Data
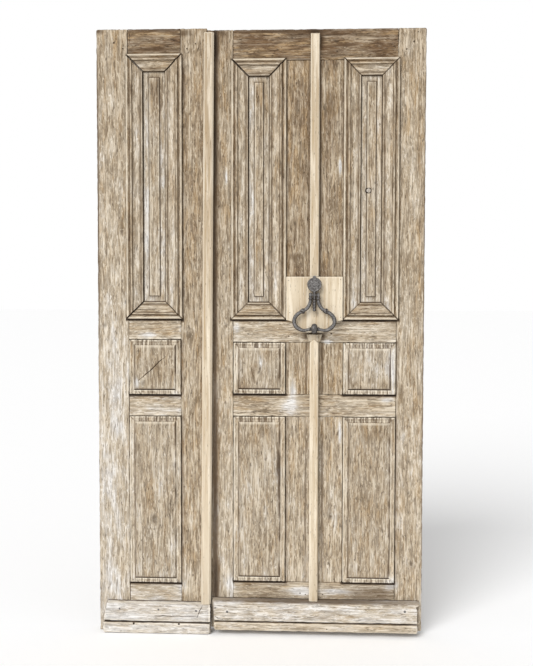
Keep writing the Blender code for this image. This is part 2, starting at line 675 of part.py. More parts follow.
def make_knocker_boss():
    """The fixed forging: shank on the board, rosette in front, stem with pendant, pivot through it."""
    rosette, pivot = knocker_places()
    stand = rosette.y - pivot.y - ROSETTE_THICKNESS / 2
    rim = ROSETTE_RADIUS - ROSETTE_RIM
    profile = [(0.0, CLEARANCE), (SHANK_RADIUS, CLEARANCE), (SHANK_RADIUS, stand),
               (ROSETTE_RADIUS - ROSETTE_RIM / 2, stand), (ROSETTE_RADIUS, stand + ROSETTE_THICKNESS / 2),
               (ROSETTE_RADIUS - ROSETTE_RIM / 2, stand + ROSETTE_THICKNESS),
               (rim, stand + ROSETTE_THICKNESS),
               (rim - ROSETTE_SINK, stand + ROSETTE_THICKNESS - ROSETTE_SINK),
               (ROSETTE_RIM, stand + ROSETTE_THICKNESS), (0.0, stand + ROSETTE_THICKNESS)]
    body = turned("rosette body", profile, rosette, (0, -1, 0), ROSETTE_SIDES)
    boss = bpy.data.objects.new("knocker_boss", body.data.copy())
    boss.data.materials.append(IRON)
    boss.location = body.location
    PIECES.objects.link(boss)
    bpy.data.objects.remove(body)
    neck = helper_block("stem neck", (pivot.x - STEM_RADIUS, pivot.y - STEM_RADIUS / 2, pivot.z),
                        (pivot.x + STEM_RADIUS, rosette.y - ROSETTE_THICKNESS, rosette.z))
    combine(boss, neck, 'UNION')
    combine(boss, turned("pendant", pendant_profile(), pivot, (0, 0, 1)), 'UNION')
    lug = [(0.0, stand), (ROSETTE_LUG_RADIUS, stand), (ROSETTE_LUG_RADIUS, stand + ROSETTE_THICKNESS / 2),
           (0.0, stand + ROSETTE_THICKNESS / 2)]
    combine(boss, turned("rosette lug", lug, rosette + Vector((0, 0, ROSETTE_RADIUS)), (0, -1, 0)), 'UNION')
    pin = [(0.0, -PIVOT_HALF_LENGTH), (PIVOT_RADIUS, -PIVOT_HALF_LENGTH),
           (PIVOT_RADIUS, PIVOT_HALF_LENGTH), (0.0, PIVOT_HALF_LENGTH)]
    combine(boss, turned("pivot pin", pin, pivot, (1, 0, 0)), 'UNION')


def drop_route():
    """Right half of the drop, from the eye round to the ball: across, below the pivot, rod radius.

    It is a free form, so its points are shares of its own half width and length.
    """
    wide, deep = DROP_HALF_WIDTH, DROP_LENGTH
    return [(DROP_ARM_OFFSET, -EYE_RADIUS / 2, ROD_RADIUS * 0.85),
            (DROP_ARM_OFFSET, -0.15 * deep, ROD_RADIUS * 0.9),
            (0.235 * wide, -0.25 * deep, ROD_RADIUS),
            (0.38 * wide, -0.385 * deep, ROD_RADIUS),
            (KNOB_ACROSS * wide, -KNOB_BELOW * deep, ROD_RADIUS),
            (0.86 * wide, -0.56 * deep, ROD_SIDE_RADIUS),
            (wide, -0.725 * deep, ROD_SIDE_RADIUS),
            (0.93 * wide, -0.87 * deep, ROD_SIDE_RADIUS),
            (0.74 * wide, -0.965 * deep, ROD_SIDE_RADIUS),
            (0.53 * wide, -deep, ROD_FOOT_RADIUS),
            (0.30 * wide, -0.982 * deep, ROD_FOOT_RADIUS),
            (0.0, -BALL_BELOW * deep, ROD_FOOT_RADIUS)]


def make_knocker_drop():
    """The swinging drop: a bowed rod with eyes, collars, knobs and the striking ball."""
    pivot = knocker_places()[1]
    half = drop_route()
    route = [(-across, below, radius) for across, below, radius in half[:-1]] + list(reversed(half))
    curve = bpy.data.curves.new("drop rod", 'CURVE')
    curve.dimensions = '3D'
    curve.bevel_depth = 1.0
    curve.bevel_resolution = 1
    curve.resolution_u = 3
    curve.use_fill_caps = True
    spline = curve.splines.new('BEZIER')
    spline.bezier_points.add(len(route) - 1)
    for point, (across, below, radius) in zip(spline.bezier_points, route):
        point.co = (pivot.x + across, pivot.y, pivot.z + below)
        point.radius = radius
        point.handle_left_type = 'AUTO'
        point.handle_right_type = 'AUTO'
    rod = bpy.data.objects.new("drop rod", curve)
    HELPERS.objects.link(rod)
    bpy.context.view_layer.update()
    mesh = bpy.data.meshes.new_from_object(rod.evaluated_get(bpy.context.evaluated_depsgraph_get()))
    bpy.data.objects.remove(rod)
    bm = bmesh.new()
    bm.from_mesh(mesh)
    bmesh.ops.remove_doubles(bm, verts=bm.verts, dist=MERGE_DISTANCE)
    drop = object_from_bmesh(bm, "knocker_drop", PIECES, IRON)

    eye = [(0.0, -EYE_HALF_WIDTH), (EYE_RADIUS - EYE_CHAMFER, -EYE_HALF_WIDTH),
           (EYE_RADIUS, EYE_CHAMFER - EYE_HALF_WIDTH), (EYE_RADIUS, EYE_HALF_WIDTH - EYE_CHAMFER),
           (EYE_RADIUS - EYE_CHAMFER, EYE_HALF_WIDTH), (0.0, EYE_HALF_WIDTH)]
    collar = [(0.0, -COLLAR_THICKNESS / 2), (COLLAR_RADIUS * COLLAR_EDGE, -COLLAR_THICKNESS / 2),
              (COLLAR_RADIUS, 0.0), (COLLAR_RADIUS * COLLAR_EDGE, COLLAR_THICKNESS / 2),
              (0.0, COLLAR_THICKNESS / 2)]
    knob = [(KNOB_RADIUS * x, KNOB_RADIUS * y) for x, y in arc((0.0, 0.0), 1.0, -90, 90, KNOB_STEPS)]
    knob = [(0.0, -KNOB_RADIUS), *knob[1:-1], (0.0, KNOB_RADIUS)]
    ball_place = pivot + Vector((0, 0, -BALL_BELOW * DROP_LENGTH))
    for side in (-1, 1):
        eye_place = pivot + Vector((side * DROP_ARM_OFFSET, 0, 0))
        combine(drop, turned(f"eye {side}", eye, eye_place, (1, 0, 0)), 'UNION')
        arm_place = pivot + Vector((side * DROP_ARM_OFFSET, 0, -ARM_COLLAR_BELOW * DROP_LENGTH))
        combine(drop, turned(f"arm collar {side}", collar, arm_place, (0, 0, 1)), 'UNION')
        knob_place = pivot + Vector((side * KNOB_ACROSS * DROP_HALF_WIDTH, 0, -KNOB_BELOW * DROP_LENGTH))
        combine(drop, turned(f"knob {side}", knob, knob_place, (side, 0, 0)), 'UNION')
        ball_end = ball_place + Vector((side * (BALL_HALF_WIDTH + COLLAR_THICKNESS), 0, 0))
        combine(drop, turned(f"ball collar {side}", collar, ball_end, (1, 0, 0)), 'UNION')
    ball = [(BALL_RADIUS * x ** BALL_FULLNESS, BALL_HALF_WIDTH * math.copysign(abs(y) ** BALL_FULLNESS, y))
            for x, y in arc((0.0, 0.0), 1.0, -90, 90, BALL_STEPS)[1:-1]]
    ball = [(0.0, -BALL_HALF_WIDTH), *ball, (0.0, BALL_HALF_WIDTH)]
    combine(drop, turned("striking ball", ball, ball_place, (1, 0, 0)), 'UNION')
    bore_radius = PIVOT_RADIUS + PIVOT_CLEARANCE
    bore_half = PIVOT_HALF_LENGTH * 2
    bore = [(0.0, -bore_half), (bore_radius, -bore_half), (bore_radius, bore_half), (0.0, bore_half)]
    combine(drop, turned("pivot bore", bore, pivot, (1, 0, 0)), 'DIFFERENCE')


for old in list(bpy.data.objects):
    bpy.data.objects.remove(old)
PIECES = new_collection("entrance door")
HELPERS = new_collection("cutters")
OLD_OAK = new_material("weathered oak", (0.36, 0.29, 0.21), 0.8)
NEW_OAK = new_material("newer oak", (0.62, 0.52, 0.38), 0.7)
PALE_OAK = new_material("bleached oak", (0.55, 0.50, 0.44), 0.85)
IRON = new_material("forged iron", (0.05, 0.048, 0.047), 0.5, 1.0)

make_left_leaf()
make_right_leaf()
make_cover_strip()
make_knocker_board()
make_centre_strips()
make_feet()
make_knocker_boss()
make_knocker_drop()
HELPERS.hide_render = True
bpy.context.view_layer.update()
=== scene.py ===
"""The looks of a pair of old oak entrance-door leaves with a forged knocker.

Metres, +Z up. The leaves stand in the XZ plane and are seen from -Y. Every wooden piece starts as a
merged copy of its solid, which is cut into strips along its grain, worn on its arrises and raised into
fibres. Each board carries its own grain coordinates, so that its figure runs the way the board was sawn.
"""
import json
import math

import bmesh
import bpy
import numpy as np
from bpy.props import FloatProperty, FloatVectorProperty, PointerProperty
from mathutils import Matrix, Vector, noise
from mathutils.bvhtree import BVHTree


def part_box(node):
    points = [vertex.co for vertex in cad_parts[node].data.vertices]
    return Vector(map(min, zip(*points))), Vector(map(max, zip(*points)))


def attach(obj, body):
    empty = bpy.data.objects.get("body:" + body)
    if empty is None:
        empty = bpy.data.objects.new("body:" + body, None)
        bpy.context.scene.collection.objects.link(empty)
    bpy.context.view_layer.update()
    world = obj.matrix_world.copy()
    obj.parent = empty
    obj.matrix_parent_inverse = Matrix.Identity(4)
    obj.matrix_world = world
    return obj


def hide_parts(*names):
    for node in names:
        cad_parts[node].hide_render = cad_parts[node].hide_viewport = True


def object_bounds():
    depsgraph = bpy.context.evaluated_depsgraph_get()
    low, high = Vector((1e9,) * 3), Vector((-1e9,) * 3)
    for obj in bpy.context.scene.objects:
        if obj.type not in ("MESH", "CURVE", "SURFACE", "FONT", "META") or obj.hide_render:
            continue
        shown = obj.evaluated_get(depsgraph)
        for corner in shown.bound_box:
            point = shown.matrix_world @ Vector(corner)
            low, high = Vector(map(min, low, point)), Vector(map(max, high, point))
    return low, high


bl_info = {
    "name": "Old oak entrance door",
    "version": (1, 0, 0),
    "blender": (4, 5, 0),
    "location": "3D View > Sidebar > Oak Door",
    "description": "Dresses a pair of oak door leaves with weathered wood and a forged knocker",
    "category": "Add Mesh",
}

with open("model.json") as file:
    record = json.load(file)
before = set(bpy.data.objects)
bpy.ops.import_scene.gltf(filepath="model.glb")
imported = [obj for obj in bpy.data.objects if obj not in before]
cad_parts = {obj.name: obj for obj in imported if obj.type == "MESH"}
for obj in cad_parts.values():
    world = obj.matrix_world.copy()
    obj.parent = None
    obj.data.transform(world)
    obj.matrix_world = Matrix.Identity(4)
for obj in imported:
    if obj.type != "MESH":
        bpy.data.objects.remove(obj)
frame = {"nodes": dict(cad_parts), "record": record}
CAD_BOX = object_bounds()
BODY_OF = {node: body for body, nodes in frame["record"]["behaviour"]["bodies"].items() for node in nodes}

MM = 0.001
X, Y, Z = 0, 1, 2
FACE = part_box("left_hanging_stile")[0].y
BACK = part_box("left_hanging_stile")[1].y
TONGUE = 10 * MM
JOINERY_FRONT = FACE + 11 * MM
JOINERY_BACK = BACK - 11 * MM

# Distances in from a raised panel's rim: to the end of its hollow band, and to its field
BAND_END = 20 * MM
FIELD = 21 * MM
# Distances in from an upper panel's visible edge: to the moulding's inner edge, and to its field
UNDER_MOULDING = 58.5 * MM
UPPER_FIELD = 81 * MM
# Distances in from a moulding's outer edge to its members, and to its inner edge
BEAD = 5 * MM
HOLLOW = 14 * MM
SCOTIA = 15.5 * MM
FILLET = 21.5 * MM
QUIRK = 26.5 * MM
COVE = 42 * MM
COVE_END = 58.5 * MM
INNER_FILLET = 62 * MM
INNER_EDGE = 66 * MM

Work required
Everything from the line with "make_left_leaf()" through the line with "if empty is" is to be output exactly; leave out all other lines.

Result of this exercise
make_left_leaf()
make_right_leaf()
make_cover_strip()
make_knocker_board()
make_centre_strips()
make_feet()
make_knocker_boss()
make_knocker_drop()
HELPERS.hide_render = True
bpy.context.view_layer.update()
=== scene.py ===
"""The looks of a pair of old oak entrance-door leaves with a forged knocker.

Metres, +Z up. The leaves stand in the XZ plane and are seen from -Y. Every wooden piece starts as a
merged copy of its solid, which is cut into strips along its grain, worn on its arrises and raised into
fibres. Each board carries its own grain coordinates, so that its figure runs the way the board was sawn.
"""
import json
import math

import bmesh
import bpy
import numpy as np
from bpy.props import FloatProperty, FloatVectorProperty, PointerProperty
from mathutils import Matrix, Vector, noise
from mathutils.bvhtree import BVHTree


def part_box(node):
    points = [vertex.co for vertex in cad_parts[node].data.vertices]
    return Vector(map(min, zip(*points))), Vector(map(max, zip(*points)))


def attach(obj, body):
    empty = bpy.data.objects.get("body:" + body)
    if empty is None:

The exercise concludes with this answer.